SELECT path FROM lookup_table 
WHERE path <@ 'Foo.Bar'; 

returning all nodes under the Bar branch in the Foo tree. This is similar, but significantly more flexible than the regex function discussed in the Lookup Table section, as you are not required to give the entire path to the right side of the query, in this case. Such a query would resemble

SELECT path FROM lookup_table 
WHERE path ~ '*{1,}.bar.*{0,}';

thus giving anything under any of the .bar branches, no matter what their location in the tree. So bar.bar would match, as would foo.bar.baz, or foo.foobage.bar.baz.foobar. This query has a runtime of 2.2ms, in total. However, this doesn't really show the full potential of ltree - yes, it's fast and the syntax allows for very sophisticated manipulation of the tree.

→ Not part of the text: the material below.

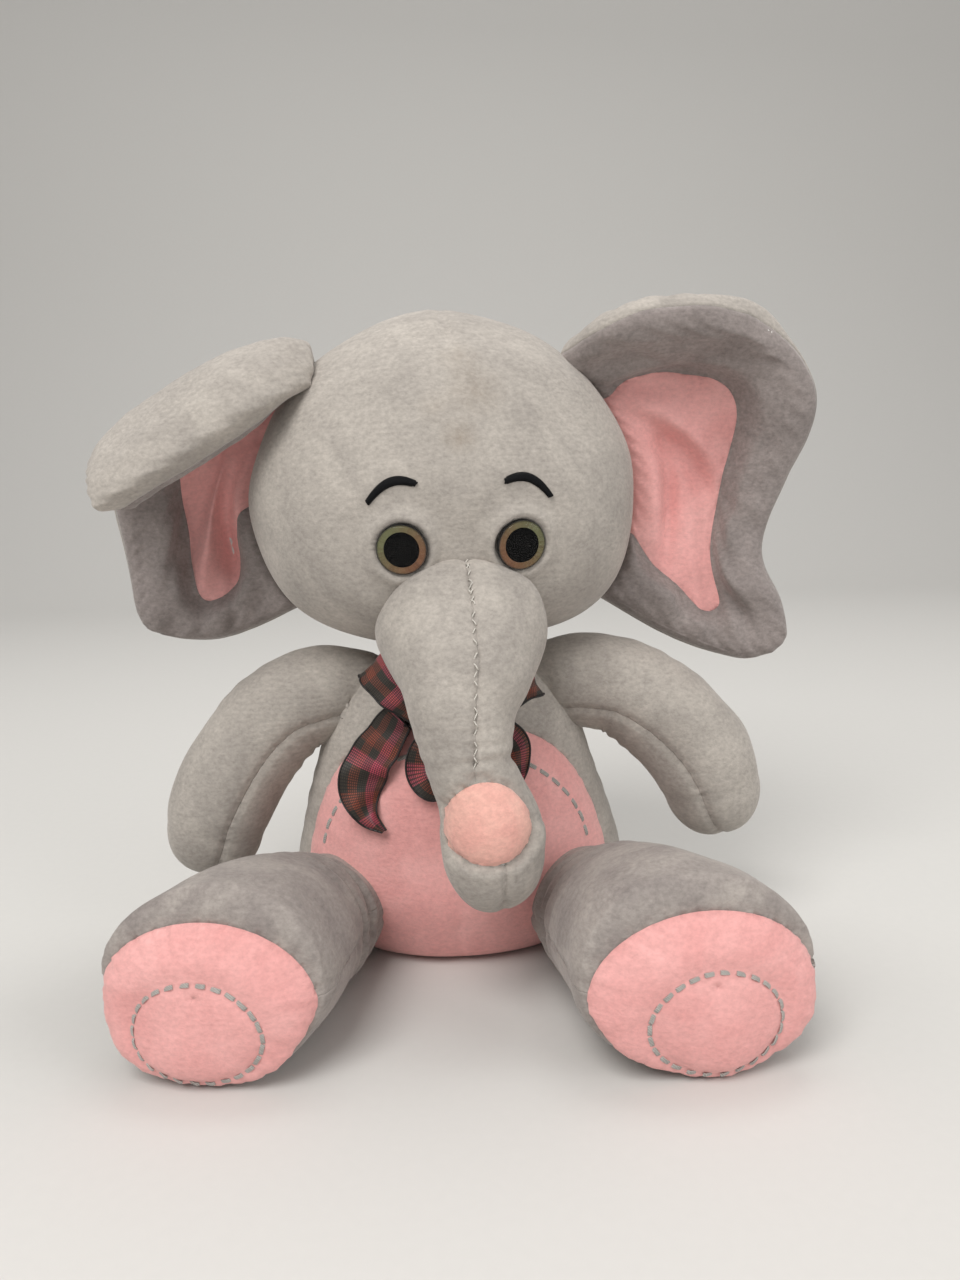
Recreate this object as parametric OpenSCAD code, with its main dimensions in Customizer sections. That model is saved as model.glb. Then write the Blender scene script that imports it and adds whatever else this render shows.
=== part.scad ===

But how fast is it when the tree is excessively large? The ltree documentation uses a fragment of the DMOZ (dmoz.org) index to show off the versatility of its tree manipulation speeds. Our demonstration tree has been increased to a size of 10,000 top-level nodes with a varying depth of 25-75. This gives us, at minimum, 250,000 nodes. The above query, doing a basic path query, took 600ms, using the ltree module, over a set of approximately 280,000 records. The same query, modified slightly to use ltree-to-text for standard regex mapping, took approximately 974ms. The query

SELECT count(*) FROM lookup_table 
WHERE path <@ 'foo';

also took an approximate 220ms to completely, returning 37k rows. The similar query,

SELECT count(*) FROM non_ltree_lookup 
WHERE path ~ '^foo\\.\w{0,}';

using a plain regex took approximately 500ms. All queries are shown without indexes on the lookup tables.